Química no fogão norteia a vida e ajuda na escola

Foto: Sara Matos/Global Imagens

A ciência desvenda os segredos da transformação dos alimentos para que os concorrentes do Brincar na Cozinha com Teka compreendam melhor a confeção.

Em pequeno, o ovo que deixa a casca e ganha nova forma na frigideira fascinou João Ferrão. Tem 47 anos, é chef de cozinha e consultor gastronómico. Ao rebobinar a memória até aos tempos de infância, recorda ainda a admiração pela consistência sólida que o forno dá ao preparado de um bolo. Antes da sua confeção, a bacia é rapada com a colher. Depois de transformado pelo calor, torna-se obrigatória a troca de talheres. Recorre-se à faca para cortar as fatias. Entre tachos e panelas, há um laboratório em que os alimentos servem de base para as experiências.
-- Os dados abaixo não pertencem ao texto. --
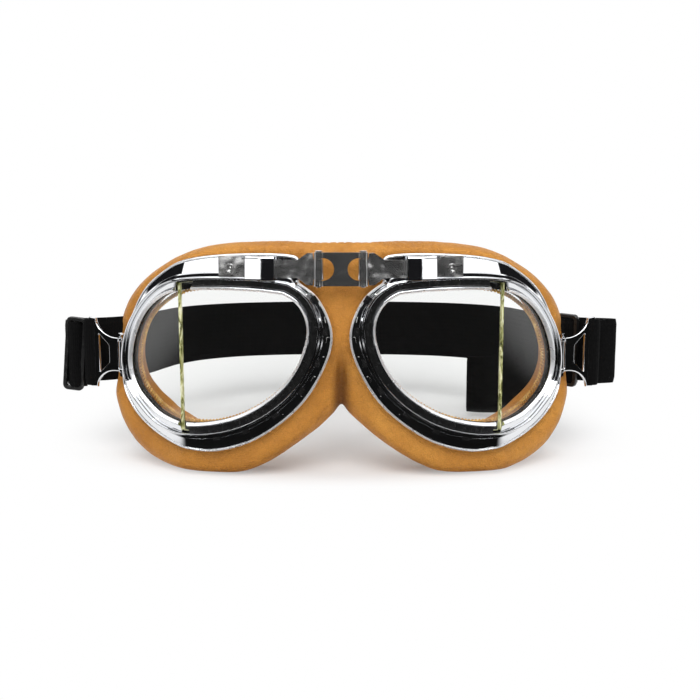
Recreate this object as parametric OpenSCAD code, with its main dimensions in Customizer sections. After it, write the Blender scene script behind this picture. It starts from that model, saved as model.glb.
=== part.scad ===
// Motorcycle goggles with split lenses, hinged nose bridge, leather pads and elastic head strap.
// +X is the viewer's right when facing the lenses, +Y points to the wearer, +Z is up.

/* [Face curve] */
// Heading of the front panes away from straight ahead
front_heading = 8; // [6:0.5:9]
// Heading of the side panes
side_heading = 40; // [38:0.5:42]
// Heading of the outer end of the frames
outer_heading = 70; // [68:0.5:72]

/* [Frames] */
// Height of the frame wall above the lens surface
wall_top = 3.0; // [2.8:0.1:3.2]
// Height of the bead round the eye opening
bead_top = 2.7; // [2.3:0.1:2.9]
// Thickness of the glass
glass_t = 1.6; // [1.2:0.1:1.6]

/* [Bridge] */
// Distance from the middle to each hinge pin
pin_x = 8.5; // [8.3:0.1:8.7]
// Height of the bridge above the ground
bridge_z = 86.4; // [86:0.1:87]
// Radius of the hinge pins
pin_r = 0.9; // [0.8:0.05:1]
// Radial play of pins and bars in their bores
play = 0.05; // [0.03:0.01:0.08]
// Height of the sliding part of the arms
arm_h = 7; // [6.6:0.1:7.2]

/* [Pads] */
// Depth of the pads behind the frames at the nose
pad_nose_depth = 27; // [25:0.5:28]
// Depth of the pads at the temples
pad_temple_depth = 55; // [54:0.5:56]
// Thickness of the leather cover
leather_t = 1.4; // [1.2:0.1:1.6]

/* [Strap] */
// Width of the webbing
strap_w = 28; // [26:0.5:29]
// Thickness of the webbing
strap_t = 1.6; // [1.4:0.1:1.8]

/* [Hidden] */

// Distance from the front of the curve to the middle of the whole object
row_mid = 77.35;

// The lens surface is a bent strip: [length, heading at its start, heading at its end]
FACE = [
    [62, front_heading, front_heading],
    [4, front_heading, side_heading],
    [31.5, side_heading, side_heading],
    [4, side_heading, outer_heading],
    [40, outer_heading, outer_heading]
];
// Where the two flat panes of an eye meet, along the strip, and the gap left at their joint
fold_u = 64;
fold_gap = 0.35;

// Outlines of one eye as [distance along the strip, height], from the nose over the top
OPENING = [
    [13, 61], [15, 69.4], [18.5, 73.5], [21.5, 75.2], [24, 76.1], [36, 77.1], [62.5, 77.3],
    [75.4, 72.8], [86.5, 63.8], [93.6, 47.8], [90.5, 35.8], [82.7, 29.6], [75.5, 25.8],
    [63.5, 23.8], [53, 24.3], [39.5, 27.9], [25.6, 37.1], [17, 48.3]
];
FLANGE = [
    [2.4, 60.3], [7.6, 73.8], [13.3, 79], [16.2, 81.4], [17, 90.6], [31, 92.1], [59, 90.4],
    [74, 83.8], [88.5, 73.3], [102, 47], [100.5, 32.8], [92, 22.6], [77.7, 15.6],
    [60, 12], [50, 11.9], [34.7, 16.6], [16.8, 30.1], [6.8, 45.8]
];
// Outline of one pad as [x, height], matched to the two above
PAD = [
    [2.4, 60], [2.4, 78], [3, 91.6], [9, 95], [17, 95.6], [31, 95.6], [54, 93.6],
    [72, 86], [88.9, 71.6], [96.8, 48], [97.3, 29], [90.6, 12], [77.5, 2.4],
    [62, 0.2], [50, 0.2], [36, 1.8], [16, 15], [3, 32]
];
SPANS = len(OPENING);
FRONT_END_TOP = 5.92;
FRONT_END_LOW = 13.12;
SIDE_END_TOP = 6.25;
SIDE_END_LOW = 12.88;

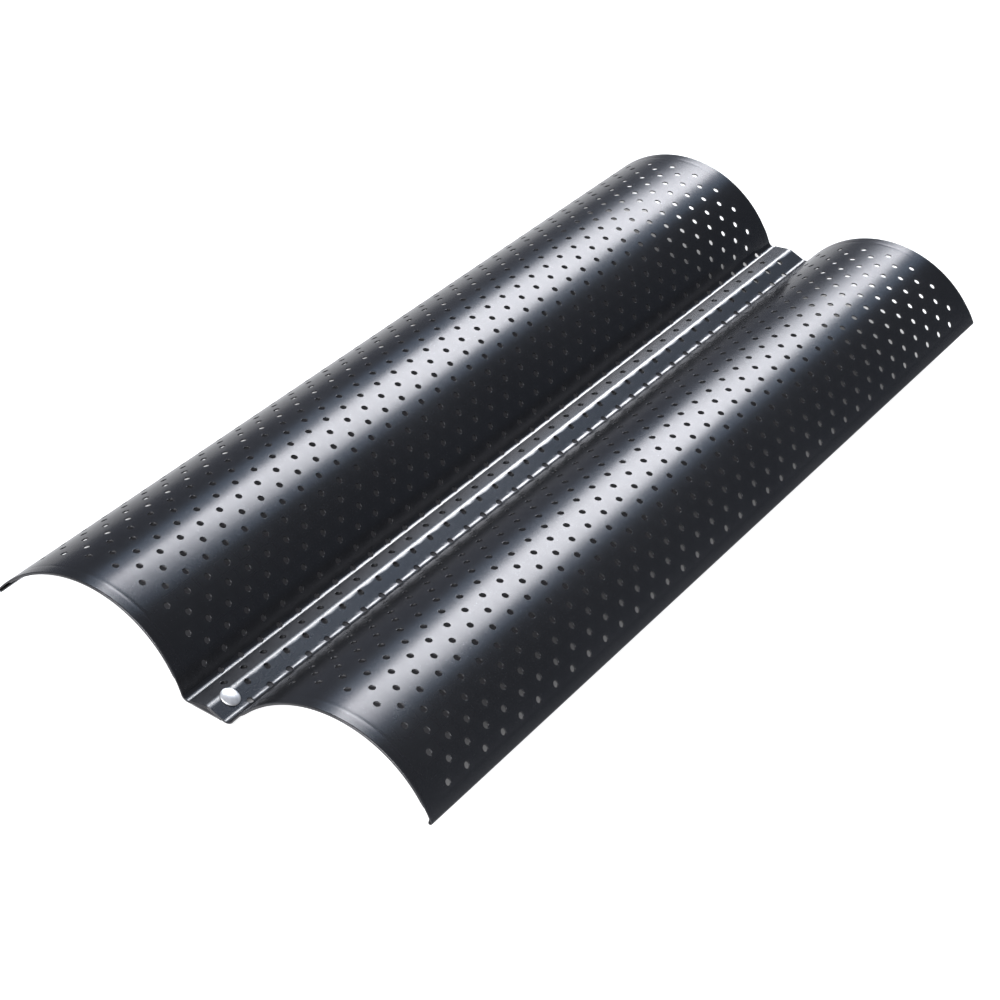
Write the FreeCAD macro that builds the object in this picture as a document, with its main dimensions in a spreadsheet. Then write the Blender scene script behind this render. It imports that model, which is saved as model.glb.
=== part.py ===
import FreeCAD, Part
import math
import os
from FreeCAD import Rotation, Vector

# Two-channel perforated baguette tray, lying upside down on its central lap.
# +Z is up, +Y runs along the loaves, and Z = 0 is the surface that the tray rests on.

SIZES = [
    ("tray_length", 380.0),       # along the loaves
    ("sheet_gauge", 0.5),         # coated steel sheet
    ("arch_radius", 41.35),       # middle of the sheet, on each channel
    ("arch_offset", 45.8),        # from the ridge of the lap to a channel's centre line
    ("inner_wall_angle", 61.5),   # slope of the channel's wall at the lap
    ("outer_wall_angle", 57.4),   # slope of the channel's wall at the long outer edge
    ("left_lap_angle", 12.0),     # slope of the lap's shallow ridge, on its left
    ("right_lap_angle", 18.0),    # slope of the lap's shallow ridge, on its right
    ("fold_radius", 2.8),         # middle of the sheet, at the folds beside the lap
    ("ridge_radius", 3.0),        # middle of the upper sheet, along the ridge
    ("upper_flange", 6.4),        # how far the right sheet runs past the ridge, on top
    ("lower_flange", 5.6),        # how far the left sheet runs past the ridge, underneath
    ("hem_radius", 0.5),          # middle of the sheet, round the long outer edge
    ("hem_width", 4.0),           # folded-in leg of the long hem
    ("hem_mitre", 5.0),           # cut off the leg's free edge at each end, slanting to its fold
    ("end_band_width", 4.5),      # doubled border across each end
    ("hole_diameter", 2.1),
    ("hole_pitch", 10.0),         # along a row
    ("row_spacing", 5.2),         # across the sheet, from row to row
    ("row_shift", 1.7),           # from the ridge to the row beside it
    ("hole_margin", 13.1),        # from the near end to the first hole
    ("rivet_setback", 8.7),       # from the near end
    ("rivet_shift", 2.2),         # from the ridge, down the slope of the lap
    ("rivet_shank_diameter", 2.6),
    ("rivet_head_diameter", 6.6),
    ("rivet_head_height", 1.1),
    ("rivet_head_rim", 0.3),
    ("rivet_tail_diameter", 4.0),
    ("rivet_tail_height", 0.25),
]
HOLES_PER_ROW = 36
OUTERMOST_ROW = 17

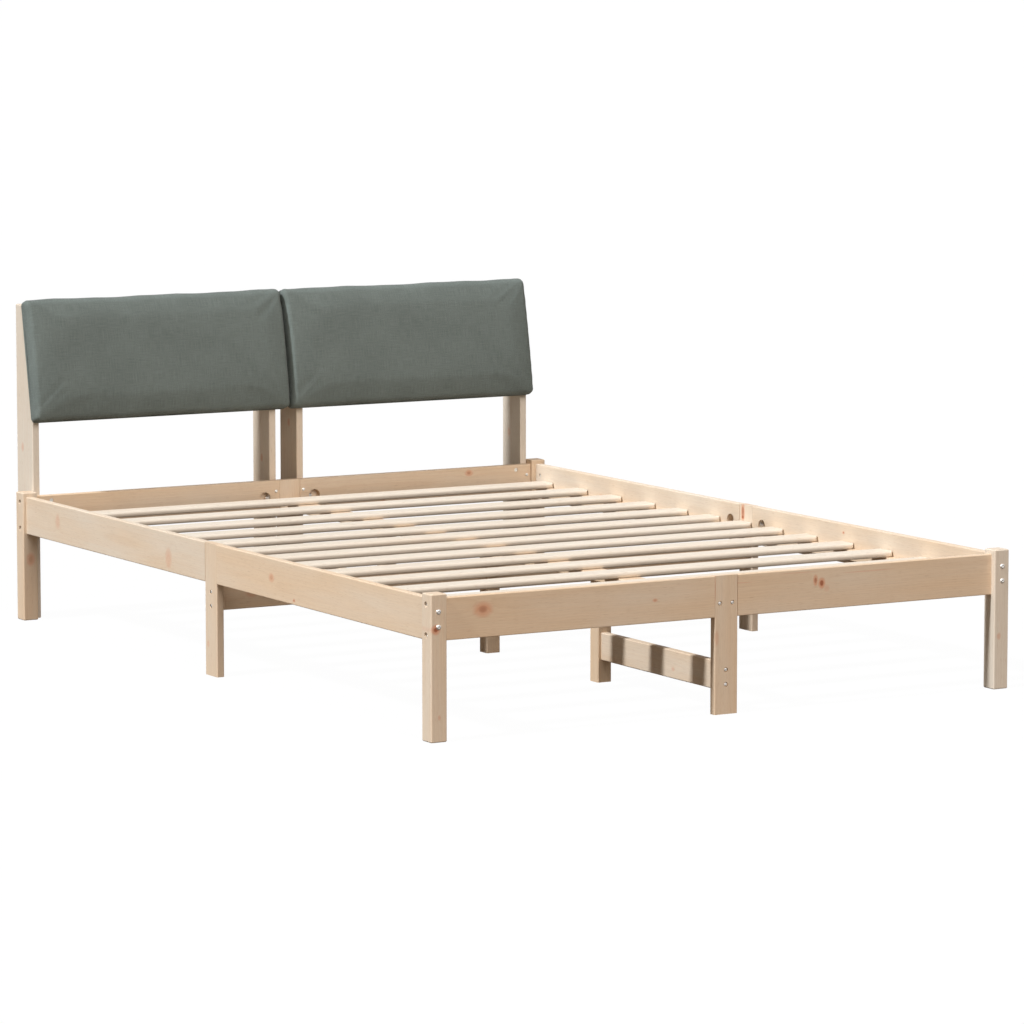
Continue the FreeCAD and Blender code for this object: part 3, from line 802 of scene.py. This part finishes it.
scene = bpy.context.scene
scene.view_settings.view_transform = "Standard"
scene.world = bpy.data.worlds.new("studio")
scene.world.use_nodes = True
sky = Nodes(scene.world.node_tree, "Background")
seen = sky.node("ShaderNodeLightPath", {}, {}, "Is Camera Ray")
rays = seen.socket.node.outputs
for other in ("Is Glossy Ray", "Is Transmission Ray"):
    seen = sky.maths("MAXIMUM", seen, Tap(sky, rays[other]))
sky.set(Color=sky.mix(seen, SKY_TINT, WHITE),
        Strength=sky.node("ShaderNodeMapRange", {}, {"Value": seen, "To Min": SKY_LEVEL}))

ground = bmesh.new()
bmesh.ops.create_grid(ground, x_segments=1, y_segments=1, size=FLOOR_REACH)
bmesh.ops.translate(ground, verts=ground.verts, vec=(0, 0, -FLOOR_BELOW))
floor_mesh = bpy.data.meshes.new("studio_floor")
ground.to_mesh(floor_mesh)
ground.free()
floor = bpy.data.objects.new("studio_floor", floor_mesh)
scene.collection.objects.link(floor)
paint = Finish("white_floor", Roughness=0.9, Specular_IOR_Level=0.0)
ray = paint.node("ShaderNodeLightPath", {}, {}, "Is Camera Ray")
paint.set(Base_Color=paint.mix(ray, FLOOR_BOUNCE, WHITE))
glow = paint.node("ShaderNodeEmission", {}, {"Color": WHITE, "Strength": 1.0})
lit = Tap(paint, paint.shader.outputs[0])
both = paint.node("ShaderNodeMixShader", {}, {0: ray * FLOOR_SEEN, 1: lit, 2: glow})
paint.feed(paint.tree.nodes["Material Output"].inputs["Surface"], both)
floor_mesh.materials.append(paint.material)

for lamp_name, lamp_from, level, width, tint in LAMPS:
    light = bpy.data.lights.new(lamp_name, "SUN")
    light.energy = level
    light.angle = math.radians(width)
    light.color = tint
    lamp = bpy.data.objects.new(lamp_name, light)
    lamp.rotation_mode = "QUATERNION"
    lamp.rotation_quaternion = Vector(lamp_from).to_track_quat("Z", "Y")
    scene.collection.objects.link(lamp)


# The camera: a long lens from beyond the left corner of the foot end, a little above the pads
# and looking slightly down.
CAMERA_AT = (-5.66945, -10.01669, 1.74364)
VIEW_YAW = 0.52117
VIEW_PITCH = 0.12288
LENS = 176.182

lens = bpy.data.cameras.new("camera")
lens.lens = LENS
lens.sensor_width = 36.0
lens.clip_end = 400.0
camera = bpy.data.objects.new("camera", lens)
camera.location = CAMERA_AT
camera.rotation_euler = (math.pi / 2 - VIEW_PITCH, 0, -VIEW_YAW)
scene.collection.objects.link(camera)
scene.camera = camera
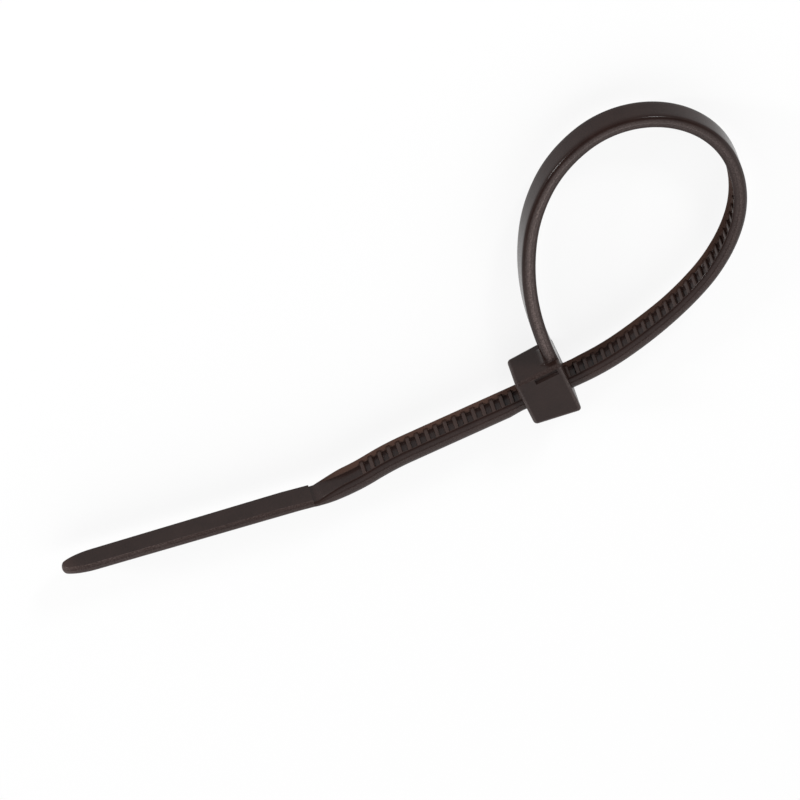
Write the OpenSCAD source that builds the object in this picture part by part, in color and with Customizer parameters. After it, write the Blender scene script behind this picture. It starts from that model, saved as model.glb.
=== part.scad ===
// Nylon cable tie, one moulding, closed into a loop with its tail pulled through the head.
// It lies on its side: the strap's width runs along Z. The origin is the middle of the
// head's slot, X runs along the slot against the pull, and the strap leaves the head along +Y.

/* [Strap] */
// Width of the strap
strap_w = 2.54; // [2.3:0.02:2.8]
// Thickness of the strap over its rails
strap_t = 1.15; // [1.05:0.01:1.25]
// Rounding of the strap's long edges
edge_r = 0.1; // [0.06:0.01:0.16]
// Width of each side rail
rail_w = 0.32; // [0.26:0.01:0.4]
// Depth of the channel between the rails
channel_d = 0.5; // [0.42:0.01:0.6]
// Plain length between the head and the start of the channel
plain_root = 13; // [8:0.5:20]
// Smooth channel floor between the last tooth and the end of the channel
smooth_floor = 1.7; // [1:0.1:6]

/* [Teeth] */
// Pitch of the teeth, on the strap's neutral line
tooth_pitch = 0.9; // [0.8:0.01:1.1]
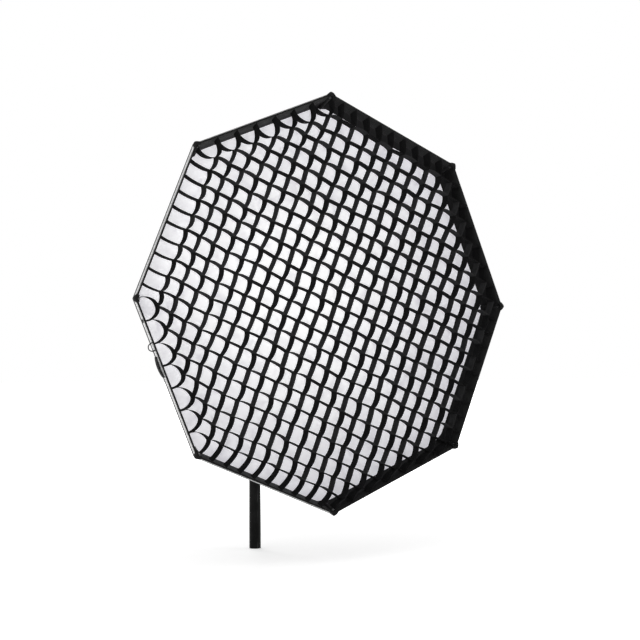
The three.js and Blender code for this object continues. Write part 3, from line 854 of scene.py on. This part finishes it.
def grid():
    """Two families of cloth strips, sewn to a square lattice whose outermost nodes are on the border."""
    depth = GRID_BACK - GRID_FRONT - 3.5 * MM
    corner = corner_radius(GRID_FRONT, -3.9 * MM)
    apothem = corner * math.cos(HALF)
    pitch = apothem / LAST
    cross_axis = tangent(HALF)  # runs down to the right
    steep_axis = radial(HALF)  # runs up to the right
    normals = [radial((side + 0.5) * TURN) for side in range(SIDES)]
    centre = Vector((0, 0, AXIS))
    sectors = {}

    def on_border(i, j):
        return LAST in (abs(i), abs(j)) or abs(i) + abs(j) == DIAGONAL

    def nearest_side(p):
        return max(normals, key=p.dot)

    def node(i, j):
        flat = cross_axis * (i * pitch) + steep_axis * (j * pitch)
        if on_border(i, j):
            return flat * (apothem / flat.dot(nearest_side(flat)))
        drift = Vector((wobble(i * 0.37, j * 0.41, 1.7), 0, wobble(i * 0.43, j * 0.39, 5.2)))
        jitter = Vector((wobble(i * 1.9, j * 2.3, 8.1), 0, wobble(i * 2.1, j * 1.7, 3.3)))
        side = nearest_side(flat)
        gap = apothem - flat.dot(side)
        if side.x < 0 and abs(side.dot(cross_axis)) < 0.9:
            flat -= side * (6 * MM * (1 - smooth(30 * MM, 90 * MM, gap)))
        return flat + cross_axis * SLIP + drift * 4 * MM + jitter * 3 * MM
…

Na banca ou no fogão, dão-se transformações físicas e químicas. É uma forma de aprender ciência fora da escola e longe dos livros. Em casa, João Ferrão sempre acompanhou a mãe na preparação das refeições. Do século passado permanecem as lições de humildade fermentadas na cozinha, os conselhos partilhados com os colegas de carteira e os sabores para a vida.

Aliás, foi junto às panelas que começou a descobrir os perigos do sal para o coração e a importância de não consumir demasiado açúcar. “Sei desde criança que o sal pode provocar o entupimento de artérias e veias. Estando atento e vendo cozinhar, aprendemos muito e isso ajuda-nos a crescer”, realça João Ferrão.

João Ferrão, 47 anos, chef e consultor gastronómico. Começou a cozinhar na infância, ao lado da mãe
(Foto: Sara Matos/Global Imagens)

À luz da ciência, as reações químicas permitem compreender a cozedura dos alimentos e criar novas técnicas. O saber chega da academia. Misturando vários ingredientes, não faltam mudanças para observar. O ovo embebido em vinagre, cuja casca desaparece para dar lugar a uma fina membrana, é apenas um dos exemplos.

“Existem diferentes tipos de substâncias que constituem os alimentos. A farinha tem carboidratos, proteínas e lípidos que, durante a cozedura do pão, vão alterando as suas características. Quando a massa é preparada e levada ao forno, ela tende a crescer. Acontece que a água que metemos na massa passa do estado líquido ao gasoso. Há um processo de evaporação e, nesse processo, há a expansão de um gás que fica retido na massa e faz com que ela cresça”, esclarece Vítor Freitas, professor da Faculdade de Ciências da Universidade do Porto e especialista em ciência alimentar, deixando uma analogia: “É como soprar para o balão. Enche porque o ar está a ser retido no plástico”.

Bater as claras em castelo também tem uma explicação: “A clara do ovo é, sobretudo, proteína. Ao bater, estamos a incluir o ar que existe na atmosfera no interior dessas proteínas. Elas ficam retidas e começam a ganhar volume”.

Na confeção da carne também ocorrem várias transformações. Sejam elas promovidas pelo calor ou pelo vinagre, por exemplo. “A marinada, no fundo, é o tratamento dos alimentos em que utilizamos o vinagre ou outras substâncias ácidas. Tal como o calor, tem a capacidade de alterar a estrutura química das proteínas. Na carne, torna-a mais macia para consumir”, desvenda Vítor Freitas.

O saber cultural

Foto: Sara Matos/Global Imagens

Além de aguçar a curiosidade, na cozinha, entre os cálculos mentais para equilibrar as quantidades dos ingredientes, também se treina o raciocínio matemático.

Há ainda aprendizagens culturais e sociais, adquiridas pelo convívio e pela partilha.

“Aprendi desde pequenino que tinha de ouvir a minha mãe. Se queremos vencer temos de ouvir os que cá estão há mais tempo”, garante o chef João Ferrão.

A experiência de Sofia Castanheira Pais, professora da Faculdade de Psicologia e de Ciências da Educação da Universidade do Porto, atesta os benefícios de cozinhar desde tenra idade. “São espaços de exploração, de descoberta e de exercício de criatividade para as crianças. Além disso, há disponibilidade para trabalhar em grupo e uma maior atenção e persistência em tarefas quando, muitas vezes, as crianças e os jovens são rotulados de inquietos e desatentos”, refere a docente, que coordenou o projeto “Sorrir para a Saúde” e fez parte da equipa do Pró-Saúde, ambos orientados para crianças.

“Trabalha-se também a criatividade e a sensibilidade, por exemplo, na combinação de ingredientes ou na altura do empratamento, entre outras”, acrescenta.